Prescription drugs can be extremely expensive, and if you have more than one prescription to take or you take medications daily, the costs can be even greater. Medicare offers Part D to help lower the out-of-pocket costs of prescription drugs. Part D coverage can complement Original Medicare or be included in a Medicare Advantage plan.

However, even with Part D coverage, the out-of-pocket costs can still be quite high depending on your specific situation and the prescriptions you need to take. If you have limited income and resources and are struggling to pay your Medicare Part D premiums, copayments, and deductibles, Medicare’s Extra Help program may help cover associated Medicare coverage costs.

What is Extra Help?
The Extra Help program can reduce the costs of your Medicare coverage by covering your Medicare Part D premium payment up to the state-specific benchmark amount. In addition, Extra Help limits the maximum amount that a prescription can cost you. For 2020, these costs are $3.60 for generic medications and $8.95 for brand name medications.

It is also important to be aware that Extra Help only applies to the Part D coverage. For most people, Part D must be applied for during your Initial Enrollment Period for Original Medicare. However, if you qualify for Extra Help but do not currently have a Part D plan, you are eligible to enroll for Part D using a Special Enrollment Period.

This Special Enrollment Period can occur once per calendar year during one of the first three quarters of the year. During this time, you can enroll in Medicare Part D. Extra Help will eliminate any associated Part D late enrollment penalties, as well.

What are the qualification requirements for Extra Help?
You do not need to apply for Extra Help if you are currently receiving Medicaid services or receive Supplemental Security Income. In addition, being a part of a Medicare Savings Program will also automatically qualify you for Extra Help.

The main qualification for Extra Help relates to income. For 2020, the annual income level is set to $19,140 for individuals and $25,860 for couples. In addition, your total assets must be lower than $14,610 for individuals and $29,160 for couples. These total assets include money in a checking or savings account or invested in stocks or bonds.
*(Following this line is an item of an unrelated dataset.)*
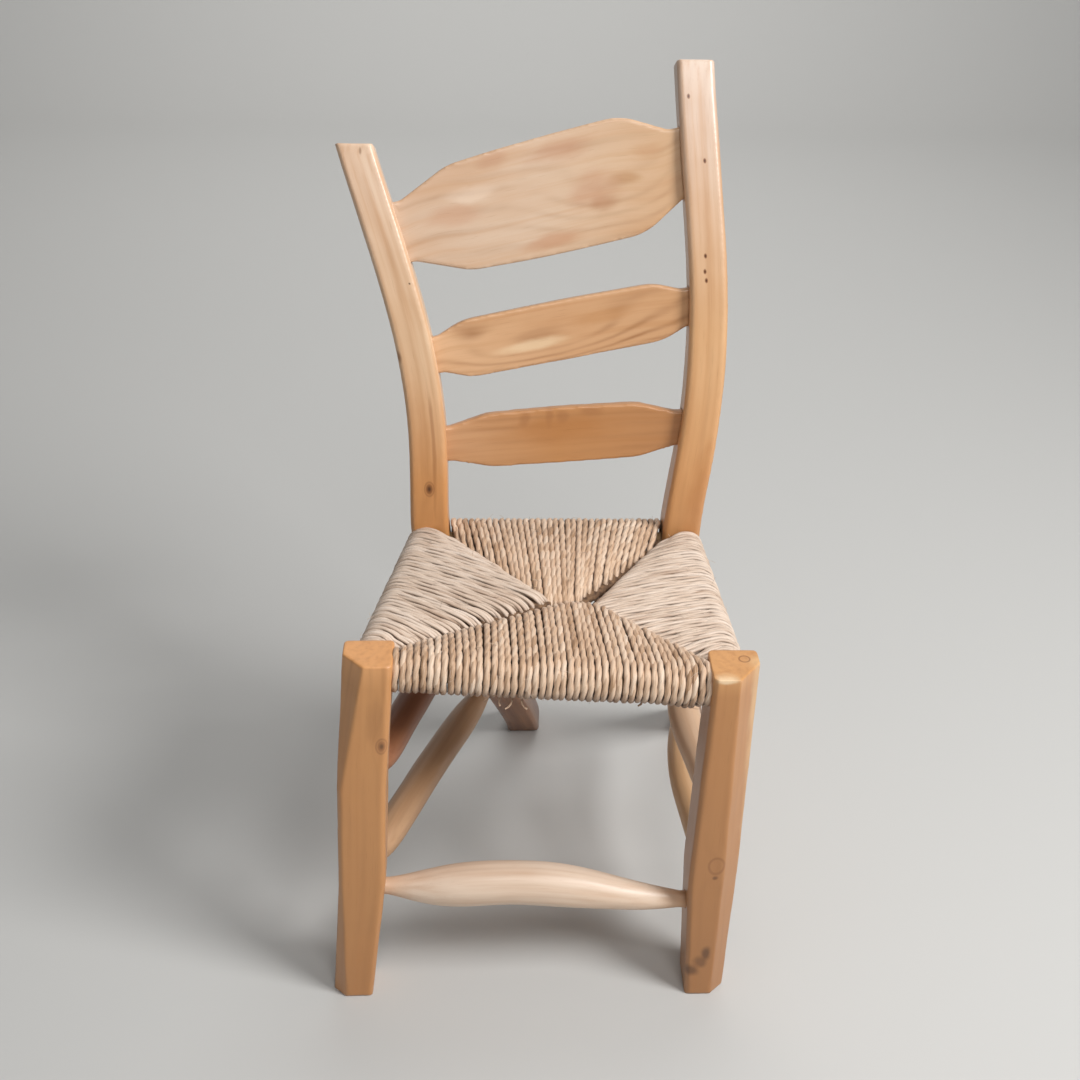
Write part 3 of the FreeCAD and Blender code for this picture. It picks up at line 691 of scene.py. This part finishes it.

When the Social Security Administration calculates your income, they will also subtract an extra $20 from any of your unearned income, which can include retirement income for example. Depending on the exact values of your income and assets, you may qualify for full or partial assistance.

Applying for Extra Help

When you apply for the Extra Help program through the Social Security Administration, the application will also serve as a screening process for the Medicare Savings Program. This program can further reduce your Medicare-associated costs. Because of this, it is important to complete the entire application and to ensure all your information is accurate.

You may receive one of several notices from Medicare that alerts you to your qualification. These may include a purple notice indicating automatic qualification, a yellow or green notice for automatic enrollment, or a “Notice of Award” for Extra Help from the Social Security Administration.

Even if you qualify for the Extra Help program this year, it is not guaranteed that you will qualify again the following year. If your income or assets change in value, it may cause you to no longer qualify. If this is the case, you will receive a gray-colored notice by the end of September to notify you. If your level of assistance will be changed, you will receive an orange notice noting that your copayment for the following year has been changed.